Lograr la unidad siempre ha sido un objetivo explícito de la izquierda mexicana. Sin embargo, la experiencia nos dice que pocas veces los llamados a la unidad llegan a buen puerto.

Ha habido excepciones, por supuesto. Entre 1981 y 1988, la izquierda llevó a cabo un paciente y constante esfuerzo unitario que culminó en el gran partido que añoraron varias generaciones de miembros de ese bloque.

Tres años después de que el Partido Comunista Mexicano logró su registro electoral –en el marco de la Reforma Política capitaneada por Jesús Reyes Heroles–, esa organización se unió a otras fuerzas menores, como el MAP y el PSR, para dar vida al Partido Socialista Unificado de México (PSUM).

Un sexenio después, el PSUM y el PMT –de Heberto Castillo– se fusionaron para crear el Partido Mexicano Socialista (PMS).

Luego de algunos meses de titubeo, el PMS se sumó al Frente Democrático Nacional (FDN), que postuló a Cuauhtémoc Cárdenas a la Presidencia de la República, en 1988.

Después de las elecciones, los partidos integrantes del FDN discutieron la conformación de un partido único. Sólo el PMS aceptó ceder su registro electoral y de ahí surgió el Partido de la Revolución Democrática (PRD), en 1989.

En toda la historia de la izquierda nunca había habido un partido con tantas posibilidades de alcanzar el poder. Se había logrado formar un poderoso instrumento político, integrado por personas que provenían de un amplio espectro ideológico, desde ex militantes del PRI hasta exguerrilleros.

El PRD aguantó la ofensiva del gobierno del Carlos Salinas de Gortari para debilitarlo. En 1997 ganó la Jefatura de Gobierno del Distrito Federal y, tiempo después, iría sumando gubernaturas a su lista de conquistas electorales: Tlaxcala, Zacatecas, Michoacán, Guerrero…

Sin embargo, casi tan rápido como comenzó a ascender, se inició un proceso de división interna. El viejo sectarismo volvió por sus fueros y el PRD se fue desgranando ante la pelea de las corrientes internas por controlar el proceso de designación de candidatos.

La lucha por el cambio social había devenido en una pugna por posiciones de poder.

De los 14 exdirigentes nacionales del PRD, cinco han renunciado al partido.

De casi 26% de la votación que logró en las elecciones federales intermedias de 1997, su porcentaje de sufragios se redujo a menos de 11% en comicios similares realizados el año pasado.

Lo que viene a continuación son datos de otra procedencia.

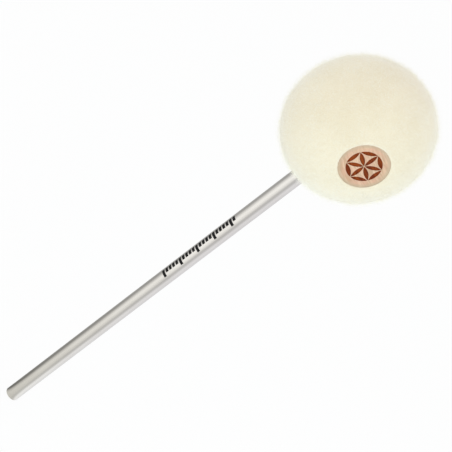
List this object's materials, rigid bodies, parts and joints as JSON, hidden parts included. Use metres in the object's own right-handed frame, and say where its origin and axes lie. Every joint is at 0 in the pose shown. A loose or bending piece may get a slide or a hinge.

La estocada al PRD no se la dieron sus competidores sino surgió de adentro: la salida de Andrés Manuel López Obrador, quien abandonó sus filas para crear Morena, un partido que se propone acabar con el perredismo casi con tanto ahínco como con el que busca el poder.

Hoy, luego de una crisis interna que provocó la renuncia al cargo de dos dirigentes nacionales en menos de dos años, el PRD se ha propuesto ir a la búsqueda de la unidad perdida.

El viernes pasado, el jefe de Gobierno de la Ciudad de México, Miguel Ángel Mancera, hizo un llamado a la conformación de un frente progresista para enfrentar el proceso electoral de 2018.

El problema es que, a diferencia de los años 80, cuando la izquierda no había probado las mieles del poder, hoy se ha instalado en el seno de ese sector ideológico una serie de intereses que hace muy difícil pensar en la unidad.

El sábado, López Obrador dejó muy en claro su distancia respecto del PRD. En un mitin en su natal Tabasco, el exjefe de Gobierno capitalino dio el banderazo de salida a su tercera campaña por la Presidencia y dijo que sería muy difícil una alianza de Morena con los perredistas porque “ellos no se han deslindado del PAN y del PRI, siguen en la mafia del poder”.

Pese a todo, ¿será posible ver nuevamente unida a la izquierda mexicana, como lo estuvo en 1988, hace ya casi tres décadas?

Quizá, porque los intereses en juego en 2018 son muy poderosos, pero se antoja imposible sin una reedición de lo que ocurrió en 2012: la renuncia de todos los aspirantes a la Presidencia a favor de López Obrador. Así como lo hizo Marcelo Ebrard tendría que hacerlo esta vez Miguel Ángel Mancera.

Ése es el precio de la unidad de la izquierda.